STATED EXERCISE:
In the records below, find each line with the word "piece" and copy it.

DATA TO USE:
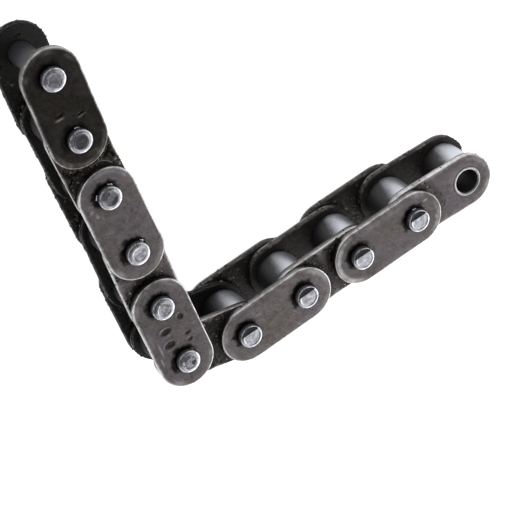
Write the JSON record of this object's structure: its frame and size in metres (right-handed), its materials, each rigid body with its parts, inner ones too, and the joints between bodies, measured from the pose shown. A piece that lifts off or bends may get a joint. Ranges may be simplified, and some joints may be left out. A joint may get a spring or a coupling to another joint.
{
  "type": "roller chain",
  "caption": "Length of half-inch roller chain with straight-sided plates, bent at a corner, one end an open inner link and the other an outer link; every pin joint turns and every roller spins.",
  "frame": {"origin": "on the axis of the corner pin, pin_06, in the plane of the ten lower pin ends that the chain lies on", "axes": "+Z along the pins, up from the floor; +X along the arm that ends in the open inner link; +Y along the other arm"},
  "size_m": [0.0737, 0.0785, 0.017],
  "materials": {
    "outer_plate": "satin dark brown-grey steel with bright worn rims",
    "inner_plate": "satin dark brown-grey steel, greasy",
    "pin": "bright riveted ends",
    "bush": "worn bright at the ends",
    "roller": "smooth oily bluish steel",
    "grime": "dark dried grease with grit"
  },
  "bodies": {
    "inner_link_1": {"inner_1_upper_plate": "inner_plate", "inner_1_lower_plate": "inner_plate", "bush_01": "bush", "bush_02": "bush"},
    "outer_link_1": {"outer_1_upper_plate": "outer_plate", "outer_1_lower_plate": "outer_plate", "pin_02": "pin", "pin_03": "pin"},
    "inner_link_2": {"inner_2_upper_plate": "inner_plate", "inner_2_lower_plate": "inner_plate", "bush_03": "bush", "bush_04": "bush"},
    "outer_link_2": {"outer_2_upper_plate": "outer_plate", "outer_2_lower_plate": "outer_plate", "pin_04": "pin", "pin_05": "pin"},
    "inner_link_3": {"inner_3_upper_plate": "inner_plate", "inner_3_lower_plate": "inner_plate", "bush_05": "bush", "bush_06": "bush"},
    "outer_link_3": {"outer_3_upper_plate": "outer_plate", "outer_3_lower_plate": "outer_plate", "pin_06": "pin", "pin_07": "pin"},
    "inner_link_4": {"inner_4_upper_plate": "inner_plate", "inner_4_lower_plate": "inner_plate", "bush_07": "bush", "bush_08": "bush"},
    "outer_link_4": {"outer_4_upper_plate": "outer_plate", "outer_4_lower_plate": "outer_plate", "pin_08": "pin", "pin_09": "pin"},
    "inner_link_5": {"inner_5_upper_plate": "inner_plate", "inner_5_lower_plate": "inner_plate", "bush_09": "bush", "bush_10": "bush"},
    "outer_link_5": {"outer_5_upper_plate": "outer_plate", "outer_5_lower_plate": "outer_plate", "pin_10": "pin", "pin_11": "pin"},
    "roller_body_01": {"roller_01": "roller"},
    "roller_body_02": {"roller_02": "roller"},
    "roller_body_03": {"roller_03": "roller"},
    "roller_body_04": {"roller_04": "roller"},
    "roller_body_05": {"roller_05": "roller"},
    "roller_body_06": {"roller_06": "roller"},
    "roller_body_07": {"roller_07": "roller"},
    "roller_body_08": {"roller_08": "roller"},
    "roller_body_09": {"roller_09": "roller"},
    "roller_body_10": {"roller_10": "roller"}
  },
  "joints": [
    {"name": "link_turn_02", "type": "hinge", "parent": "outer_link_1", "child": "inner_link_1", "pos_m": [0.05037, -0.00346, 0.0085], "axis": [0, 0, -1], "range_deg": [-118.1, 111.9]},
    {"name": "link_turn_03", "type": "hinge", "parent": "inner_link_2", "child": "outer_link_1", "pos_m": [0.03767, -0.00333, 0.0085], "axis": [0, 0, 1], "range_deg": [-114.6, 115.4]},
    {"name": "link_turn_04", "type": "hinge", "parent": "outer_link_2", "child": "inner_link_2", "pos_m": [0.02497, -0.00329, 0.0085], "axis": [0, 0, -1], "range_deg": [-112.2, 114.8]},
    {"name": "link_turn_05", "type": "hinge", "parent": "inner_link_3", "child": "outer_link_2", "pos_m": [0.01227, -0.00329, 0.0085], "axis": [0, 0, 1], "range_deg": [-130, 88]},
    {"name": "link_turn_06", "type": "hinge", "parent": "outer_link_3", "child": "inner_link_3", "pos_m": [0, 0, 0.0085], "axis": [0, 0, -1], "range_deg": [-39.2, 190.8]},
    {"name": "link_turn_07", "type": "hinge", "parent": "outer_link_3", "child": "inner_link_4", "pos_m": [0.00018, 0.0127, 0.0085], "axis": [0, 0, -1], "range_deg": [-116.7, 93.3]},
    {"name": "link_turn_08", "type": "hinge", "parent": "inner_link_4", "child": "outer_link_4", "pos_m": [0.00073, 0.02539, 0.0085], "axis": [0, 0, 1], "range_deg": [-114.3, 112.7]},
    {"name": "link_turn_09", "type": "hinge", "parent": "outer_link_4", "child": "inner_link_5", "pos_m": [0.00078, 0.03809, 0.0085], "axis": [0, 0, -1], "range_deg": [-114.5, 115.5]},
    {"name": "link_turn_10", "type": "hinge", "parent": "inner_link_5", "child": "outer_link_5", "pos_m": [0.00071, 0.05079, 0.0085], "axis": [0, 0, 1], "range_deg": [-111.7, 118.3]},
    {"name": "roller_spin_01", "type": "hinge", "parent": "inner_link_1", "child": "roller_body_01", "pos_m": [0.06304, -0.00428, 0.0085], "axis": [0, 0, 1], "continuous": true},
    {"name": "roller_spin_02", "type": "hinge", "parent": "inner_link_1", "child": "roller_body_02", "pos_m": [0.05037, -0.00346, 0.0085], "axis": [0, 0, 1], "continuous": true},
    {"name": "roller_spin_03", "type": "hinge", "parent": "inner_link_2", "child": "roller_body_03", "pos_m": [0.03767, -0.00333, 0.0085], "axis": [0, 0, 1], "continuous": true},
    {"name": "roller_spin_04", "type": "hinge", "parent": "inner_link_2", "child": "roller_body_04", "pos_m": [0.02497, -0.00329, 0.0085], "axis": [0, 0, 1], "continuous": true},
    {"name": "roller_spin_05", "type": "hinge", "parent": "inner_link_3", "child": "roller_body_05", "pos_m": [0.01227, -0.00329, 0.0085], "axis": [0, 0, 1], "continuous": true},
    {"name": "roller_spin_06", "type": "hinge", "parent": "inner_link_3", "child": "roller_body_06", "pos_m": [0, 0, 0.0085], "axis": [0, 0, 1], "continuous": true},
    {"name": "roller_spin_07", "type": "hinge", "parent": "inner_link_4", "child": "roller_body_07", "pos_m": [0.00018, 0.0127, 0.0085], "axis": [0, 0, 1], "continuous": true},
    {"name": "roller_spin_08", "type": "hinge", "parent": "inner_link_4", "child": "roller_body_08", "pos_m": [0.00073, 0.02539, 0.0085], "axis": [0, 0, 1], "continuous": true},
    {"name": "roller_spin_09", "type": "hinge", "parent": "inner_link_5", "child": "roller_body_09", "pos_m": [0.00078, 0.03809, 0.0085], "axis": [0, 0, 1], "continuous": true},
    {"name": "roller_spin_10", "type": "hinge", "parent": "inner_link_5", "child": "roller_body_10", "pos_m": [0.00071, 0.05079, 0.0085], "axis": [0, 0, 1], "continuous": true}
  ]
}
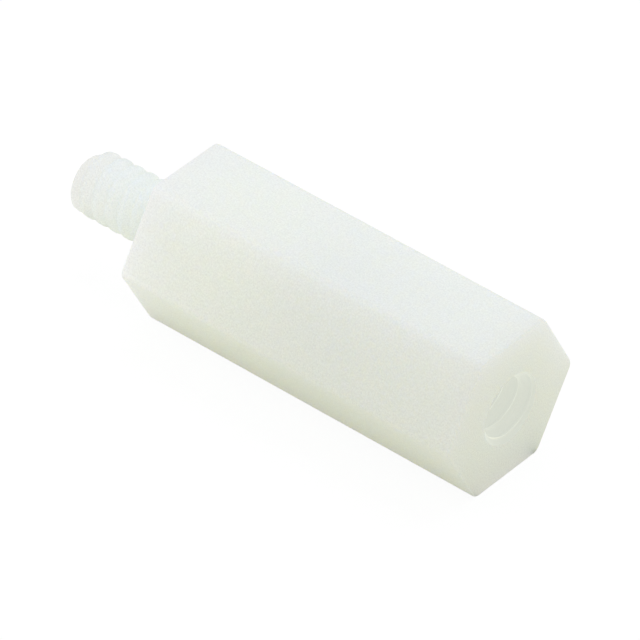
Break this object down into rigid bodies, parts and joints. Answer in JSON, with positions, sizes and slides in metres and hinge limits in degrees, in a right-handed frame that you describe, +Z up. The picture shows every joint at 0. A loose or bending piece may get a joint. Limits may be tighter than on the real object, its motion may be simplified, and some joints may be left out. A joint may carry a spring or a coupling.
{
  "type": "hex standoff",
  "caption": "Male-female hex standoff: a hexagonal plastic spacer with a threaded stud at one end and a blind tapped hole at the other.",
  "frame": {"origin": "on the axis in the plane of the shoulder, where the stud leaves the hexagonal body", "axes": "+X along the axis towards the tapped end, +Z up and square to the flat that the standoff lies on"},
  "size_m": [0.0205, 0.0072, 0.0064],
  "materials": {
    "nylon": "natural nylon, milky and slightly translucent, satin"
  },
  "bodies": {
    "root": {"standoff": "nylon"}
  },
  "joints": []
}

WRITTEN RESPONSE:
Write the JSON record of this object's structure: its frame and size in metres (right-handed), its materials, each rigid body with its parts, inner ones too, and the joints between bodies, measured from the pose shown. A piece that lifts off or bends may get a joint. Ranges may be simplified, and some joints may be left out. A joint may get a spring or a coupling to another joint.
Break this object down into rigid bodies, parts and joints. Answer in JSON, with positions, sizes and slides in metres and hinge limits in degrees, in a right-handed frame that you describe, +Z up. The picture shows every joint at 0. A loose or bending piece may get a joint. Limits may be tighter than on the real object, its motion may be simplified, and some joints may be left out. A joint may carry a spring or a coupling.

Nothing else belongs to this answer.